Her name I remembered, because ‘earnest’ described her quite well. Constantly optimistic, she was short and nearly round, with the bright, dark eyes and circular ears of the Kiore race. True to her species, she dressed in very colourful patterns and had tons of jewellery, picked more for individual sentiment than the look as a whole.
“Mr. Alistair, I’m so glad I’ve found you, there’s a glitch in the program that we need to discuss.”
“Okay . . .” That did not sound promising.
Riah continued, “We have it in the program that your uncle is introducing speakers for the Grand Opening. Unfortunately, I wasn’t able to convince him to cut his business trip short to make the event. Since you’re here, however, I’m hoping you’ll stand in for him.” Her brightly painted claws shuffled through a portfolio, producing a sheaf of paper that she offered to me. “These are the notes.”
I didn’t take them, my ability to move seized up in alarm. “I . . . what?” I managed inanely. “No. I can’t – talk, in front of everybody.”
“Oh, you won’t have to do a speech,” Riah assured. “I simplified things for you a little, it’s really very straightforward. Just give these a read so you know what’s happening. I’m sure you’ll do fine.” She pushed the papers into my hand, then whisked away to deal with a crisis involving string lights.
I glanced down at the paper already getting damp in my palm. Straightforward.
Rather than start reading, I rolled up the paper so I couldn’t see any words. If I was going to do awful, I could do it without purposely giving myself time to freak out. I checked the clock again. Just under four hours and ten minutes left.
People had started to fill the ballroom, so I decided to waste ten minutes getting ginger ale at the bar. I regretted the carbonation almost instantly, but it was still better than the dry, gummy feeling caused by the prospect of public speaking.
I’d just about finished the drink, delaying for every possible second, by the time my ten minutes ran out, and someone in company colours came weaving through the crowd to fetch me. I could either go willingly, or have everyone present forever talking about how I disappointed my family’s heritage. Neither was a comfortable option, but at least I saved some face with the first one. leaving my glass on a nearby table, I unrolled my notes and shuffled toward the stage.
5 thoughts on “Jasper”
Though I couldn’t see any particular problem with the writing. Please consider that it may be hard to hook a reader with a grumpy protagonist.

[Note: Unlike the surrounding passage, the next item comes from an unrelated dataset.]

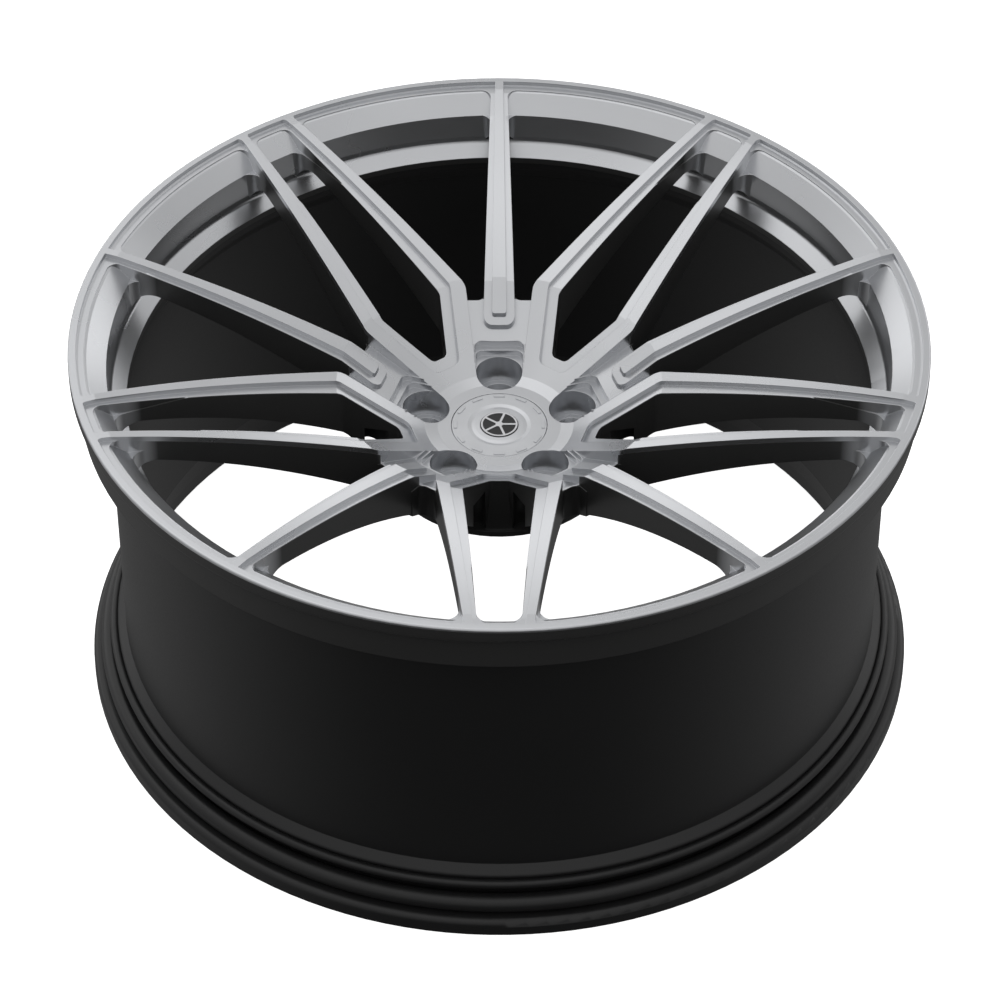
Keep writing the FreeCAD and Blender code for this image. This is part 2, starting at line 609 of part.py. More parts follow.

Hi! I found the voice realistic and relatable. It doesn’t strike me as grumpy in the slightest. In fact, Jasper just seems like an introvert with extreme anxiety in social situations. He doesn’t like large gatherings or being the center of attention. In a short span of time, I feel like I have a good grasp on his personality, and I felt my own anxiety spiking as he’s told he’ll need to speak on behalf of his uncle. Character. Conflict. And there are little hints of the Fantasy setting in there. So, I’m a happy camper! Just a couple of minor things:
Even though this is Fantasy, I’m mentally picturing Jasper as looking human, because there isn’t anything to suggest otherwise. I wanted to bring this up in case that’s inaccurate.
Why is his suit wrinkly? Surely it’s been pressed for him, judging by the opulence of the place he’s staying in. If he’s wringing a portion of the suit in his hands, I’d like to see it!
I’d like to see a goal, even if it’s a small one. As someone who is also ridiculously awkward in social situations, I can tell you what I’d be doing in his shoes. The minute I started down those stairs, I’d be scouting the room for corners or nooks that might provide a modicum of cover from the press of the crowd. Or as was the case with my husband’s work party…I made a bee-line for the bar to help take the edge off. Even if he never accomplishes that goal, I’d like to get a better sense of him trying to do something rather than of everything happening to him…if that makes sense.
“Rather than start reading, I rolled up the paper so I couldn’t see any words. If I was going to do awful, I could do it without purposely giving myself time to freak out.” -Maybe this is just me, but this strikes me as less realistic. Anxiety isn’t so easily rolled up and forgotten, at least, not in my experience.
“I regretted the carbonation almost instantly…” -Why? What is he actually feeling?
“but it was still better than the dry, gummy feeling caused by the prospect of public speaking.” -I think this should actually be moved to the point at which the sensation initially grips him.
Jasper seems to think he only has ten minutes until the speech…but I don’t think Riah ever says that???
Okay, that’s all I’ve got for you. I hope some of this is helpful. Good luck!
I liked Jaspar and the opening on the staircase. I got the feeling that he was somewhat important or part of an important family but that he didn’t like the attention.
I could picture the scene clearly..in fact, it took me back to the staircase in the house where my mom grew up, (though it wasn’t nearly so grand). You gave good descriptions throughout about Jasper: his shyness and social anxiety.
A couple of suggestions:
*maybe be more clear about where the story is going. Give a couple of clues as to the conflict and/or direction. Basically, all we know is that Jasper is introverted at a party.
*In this sentence: “A helpless glance beyond him didn’t conjure anyone to rescue me”; did you mean “beyond ME”?
*I might tell what the family company, Alistair Phantasmagoria, is/makes/stands for.
You have a talent for setting a scene. Maybe add one clue of major conflict right away for and element of intrigue.
Pretty interesting overall, but it’s not registering as fantasy to me.
1. I’m curious what kind of company would be called Alistair Phantasmagoria. Does it have to do with magic? This seems like a missed opportunity to add depth to Jasper’s character somehow. It could also help set up what kind of world Jasper lives in (Finding out Riah wasn’t human later on kind of came out of nowhere).
2. Nice characterization of Jasper, but the action in the middle lagged quite a bit. The photographer scene doesn’t really move the story forward. Any way to work in some fantasy elements or more world building instead?